Discussion in 'Anything goes' started by The Big Ragu, Dec 20, 2007.

  1. The Big Ragu

    The Big Ragu Moderator Staff Member

    Amazingly, with all the stupid stuff on YouTube, this guy's video has been the most popular on YouTube this month. He argues for making policy changes to account for the possibility of Global Warming, and makes a fairly common sense argument--presented as only your best high school teacher could--that if you start with the assumption that we don't know whether global warming is a myth or reality, by weighing the various pros and cons, the rational choice is to do something preventative anyhow.

    It's a bit simplistic, in a way, so I could actually argue with him. The two biggest holes are 1) You actually can assign somewhat reasoned probabilities to whether various things are going to happen, which would skew the grid he makes ,and possibly influence your conclusions, and 2) Even if his conclusions are correct, we still don't know what the right preventative things to do are. Concluding that we should do something is a long a way from knowing the proper things to do. For example, let's say we decide we have to take action, as he suggests. Does the U.S. then put in regulatory restrictions that attempt to reduce carbon emissions? How useful is that course of action, though, when China, India and the rest of the developing world with its huge populations and double-digit economic growth continues spewing the stuff into the air? It more than likely makes our token gesture moot, but stifles our economy in the process.

    He's probably right that logically the world is better off doing something, than not doing something. Getting the world to band together and agree and do the right things is the issue.

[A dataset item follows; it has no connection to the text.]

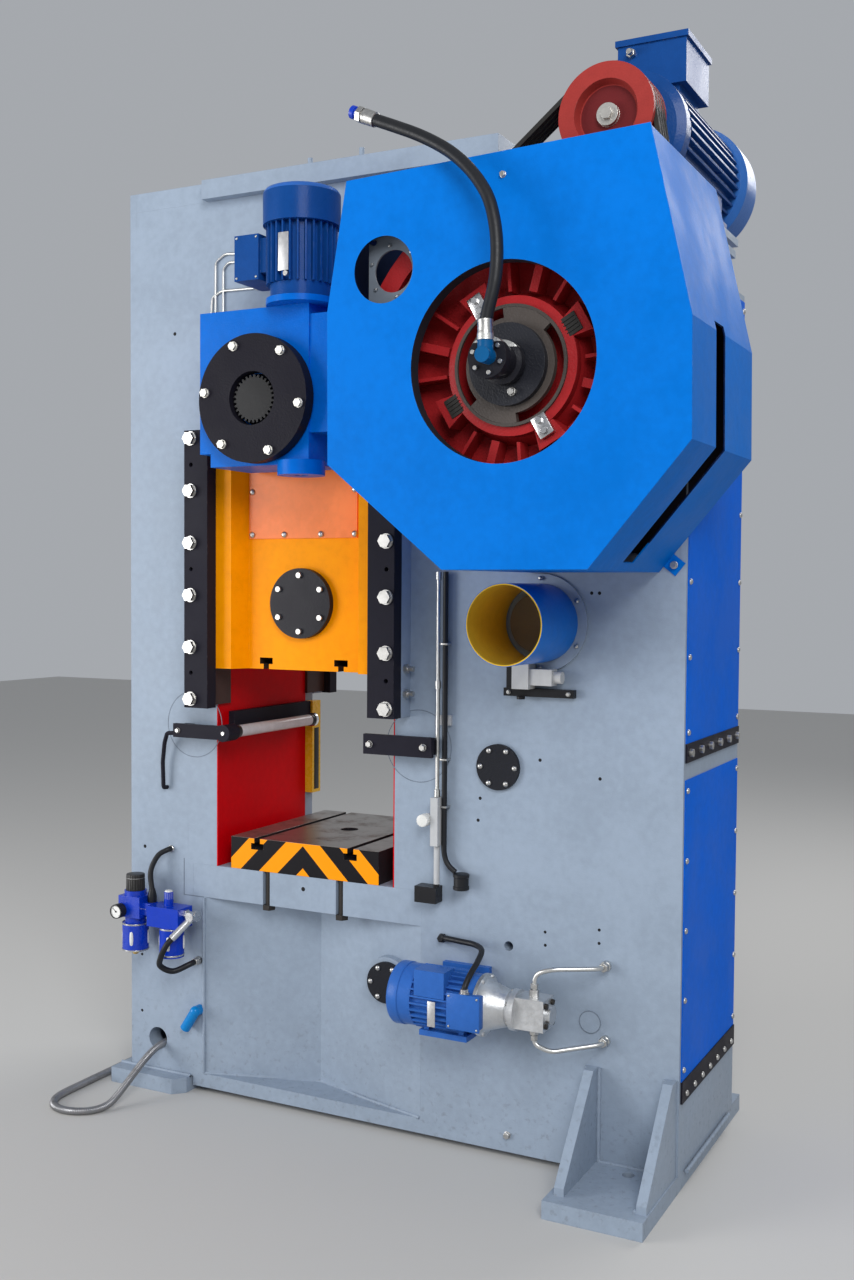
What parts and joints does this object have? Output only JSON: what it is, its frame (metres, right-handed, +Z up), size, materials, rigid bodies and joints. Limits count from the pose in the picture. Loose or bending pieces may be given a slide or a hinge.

    But it's definitely food for thought. I love when people throw out the hyperbole and discuss things in rational terms. This guy did a great job.
  2. SigR

    SigR Member

    If I had to label him, I'd label him a charismatic socialist. The easy way to refute his argument is through analogy:

    Instead of having "climate change yes" and "climate change no", change those rows to "extinction-level meteor hitting earth yes" and "extinction level meteor hitting earth no". Keep the columns the same.

    The significant flaw which should come to light if you think about an extinction-level meteor hitting earth is the actual probability of it happening. It's so small that we probably shouldn't spend trillions of tax dollars coming up with a solution (that may or may not work). What the guy glosses over at the beginning, but the key to the flaw in his solution, is that we don't know the probability of global warming being a problem for earth. He makes a huge and erroneous assumption that it is 50-50, which is what allows him to make his argument.

    The solution right now is to be calm and to think. To encourage scientests to be scientists, to stop believing every news story you hear about global warming, and to really encourage honest intellectual pursuit toward understanding the issues.

    That video makes me sad b/c it is going to influence a lot of people to stop thinking about the issue. He solved the problem for us, and did so convincingly, if you rely on a little trickery when setting up the dynamics of the problem of course.
  3. buckweaver

    buckweaver Active Member

    And in the meantime, while we're thinking calmly ... it probably wouldn't be terrible if we turned the lights off when we left the room and maybe didn't use our cars so much. Little things like that, you know, while the scientists are being scientists.
  4. Thinking calmly, I find what's happening in the Arctic worrisome.